We concluded the play.  I was embarrassed at my performance (or lack thereof) and horrified that I had put my young friend through such an ordeal.  Poor thing, I knew she was freaking out opposite me but there was nothing I could do.  I short-circuited…thwarted by a stupid can of tomatoes.

So.  Big sigh.

I’ve been selfish this weekend.  Licking my wounds.  Hammering out my dented pride.  Stunned at my sudden fall from high expectations.  Weeping at the loss of …. something.  I’m not sure what.  This is the first time it has ever happened to me and the cause wasn’t fright, it wasn’t nerves, it was doing something different, just one small thing.  I couldn’t bear to think about any of it really, until now.  It was raw and thinking of it made me feel sick to my stomach.

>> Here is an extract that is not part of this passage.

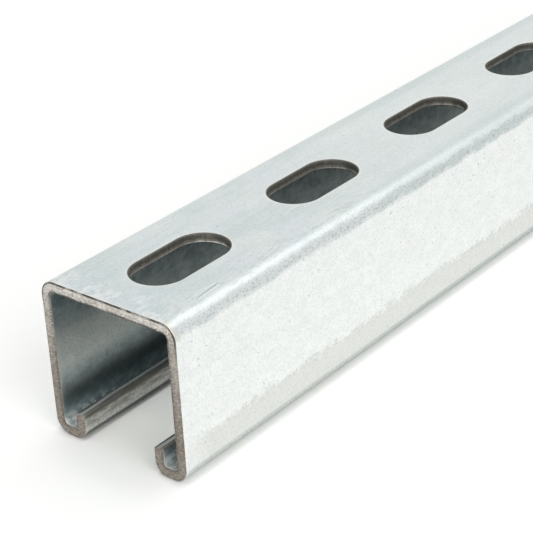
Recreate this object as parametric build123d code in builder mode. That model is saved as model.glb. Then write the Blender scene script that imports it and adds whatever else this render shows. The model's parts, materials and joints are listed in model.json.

But, beating myself up hasn’t helped either.  In fact, it made me feel worse.  Anecdotes and tales from fellow actor friends didn’t really help either…although I am grateful for kind words in the face of something I *smacks chest* feel was just absolutely awful.  Spending time with my family, especially my husband who comforted me, then made fun of me, making me laugh, helped.  Getting out into nature in the cold and wind, even for a brief time, helped.

Big sigh.

My sails were knocked down but I’m going to hoist them back up again, damn it.  I’m strong.  And even though I’ve doubted my ability these past 36 hours, I know that I am good at what I love to do.  I will not cave into that side of me that wants to hide away.  I messed up.  Shit happens.  I’ll chase down this particular demon and beat him down just like others that have tried to usurp me.

(usurp?  cool!!)

Wow…I felt like this when I opened up my page…

…and now I feel like Artemis, the Greek warrior.  I got my bow, I got my arrows, I got my little Patronus charm

I am bigger and better than one stumble.

And if this is a test, I have learned enough, grown enough and overcome enough to pass it.

So fucking suck it.  Again, pardon my language but a little force it necessary at a time like this.